TASK TO COMPLETE — Quote exactly, and only, the lines of the material below from the line with "make_capsule(head)" through the line with "obj.parent = empty".

DATASET EXTRACT —
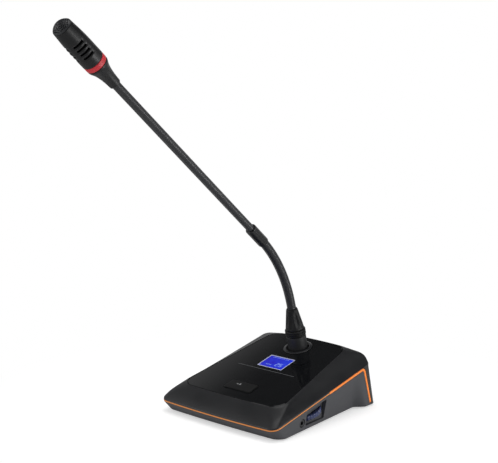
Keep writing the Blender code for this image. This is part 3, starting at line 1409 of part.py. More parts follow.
def make_screws():
    """Case screws with a six-sided drive, up through the floor into the posts."""
    top = FOOT_PROUD + SCREW_SUNK - GAP
    low = top - SCREW_HEAD_TALL
    for k, (x, y) in enumerate(post_places()):
        profile = ((0, low), (SCREW_HEAD_RADIUS, low), (SCREW_HEAD_RADIUS, top),
                   (SCREW_RADIUS, top), (SCREW_RADIUS, top + SCREW_LENGTH),
                   (0, top + SCREW_LENGTH + SCREW_RADIUS))
        screw = add_object("case_screw_%d" % (k + 1), turned(profile, PIN_SIDES), (x, y, 0),
                           smooth=math.radians(35))
        drive = rod(DRIVE_RADIUS, -OVERRUN, low + DRIVE_DEEP, DRIVE_SIDES)
        combine(screw, as_cutter(add_object("drive_%d" % (k + 1), drive, (x, y, 0))))
        paint(screw, "3C3D40", 0.35, metallic=0.9)


def build():
    clear_scene()
    panel = add_empty("panel_frame", (0, depth(0), PANEL_HEIGHT), PANEL_SLOPE)
    dial = add_empty("dial_frame", (WHEEL_X, depth(WHEEL_DEPTH), WHEEL_HEIGHT), PANEL_SLOPE)
    plug = add_empty("plug_frame", panel_point(0, SOCKET_UP, 0), PANEL_SLOPE)
    tilt = RIGHT_ANGLE - STEM_ELEVATION
    head = add_empty("head_frame", stem_place(head_foot()), tilt)
    make_top_shell(panel)
    make_lower_shell(dial)
    make_trim()
    make_panel_plate(panel)
    make_display(panel)
    make_talk_button(panel)
    make_talk_switch(panel)
    make_main_board(panel)
    make_socket_ring(panel)
    make_mic_socket(panel)
    make_plug(plug)
    make_collar(plug)
    make_boot(plug)
    make_neck()
    make_sleeve(tilt)
    make_stem(tilt)
    make_head_collar(head)
    make_light_ring(head)
    make_housing(head)
    make_grille(head)
    make_capsule(head)
    make_wheel(dial)
    make_dial(dial)
    make_jack()
    make_link_sockets()
    make_ballast()
    make_feet()
    make_screws()


build()
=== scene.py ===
import math

import bmesh
import bpy
import numpy as np
from mathutils import Matrix, Quaternion, Vector


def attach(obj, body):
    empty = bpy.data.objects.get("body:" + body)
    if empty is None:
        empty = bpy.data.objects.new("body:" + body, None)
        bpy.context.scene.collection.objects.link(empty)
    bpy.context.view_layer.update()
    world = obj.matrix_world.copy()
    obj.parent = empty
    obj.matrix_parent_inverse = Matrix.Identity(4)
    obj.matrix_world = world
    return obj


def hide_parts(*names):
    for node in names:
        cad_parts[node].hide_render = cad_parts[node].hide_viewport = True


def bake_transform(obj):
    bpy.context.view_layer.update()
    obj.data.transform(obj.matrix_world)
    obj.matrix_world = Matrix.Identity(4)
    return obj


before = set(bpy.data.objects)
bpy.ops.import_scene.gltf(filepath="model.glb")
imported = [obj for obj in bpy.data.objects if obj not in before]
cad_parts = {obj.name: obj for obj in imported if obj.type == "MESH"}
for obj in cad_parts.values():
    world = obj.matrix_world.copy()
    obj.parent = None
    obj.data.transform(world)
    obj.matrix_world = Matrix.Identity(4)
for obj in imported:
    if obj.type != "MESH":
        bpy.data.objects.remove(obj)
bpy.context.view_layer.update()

# Clearances, as in the solid model
GAP = 0.0003
SLIDE_GAP = 0.00045
OVERRUN = 0.006

# Meshing: points closer than this become one, the most of a leg that a soft corner takes, how far a
# cutting tool passes a face, and the spacing of the base's rows
MERGE_WITHIN, LEG_SHARE, CUT_PAST, ROW_SPACING = 0.0000002, 0.48, 0.001, 0.005
# Points along the base's half front, front corner, side, rear corner and half rear
OUTLINE_POINTS = (25, 17, 71, 13, 19)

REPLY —
    make_capsule(head)
    make_wheel(dial)
    make_dial(dial)
    make_jack()
    make_link_sockets()
    make_ballast()
    make_feet()
    make_screws()


build()
=== scene.py ===
import math

import bmesh
import bpy
import numpy as np
from mathutils import Matrix, Quaternion, Vector


def attach(obj, body):
    empty = bpy.data.objects.get("body:" + body)
    if empty is None:
        empty = bpy.data.objects.new("body:" + body, None)
        bpy.context.scene.collection.objects.link(empty)
    bpy.context.view_layer.update()
    world = obj.matrix_world.copy()
    obj.parent = empty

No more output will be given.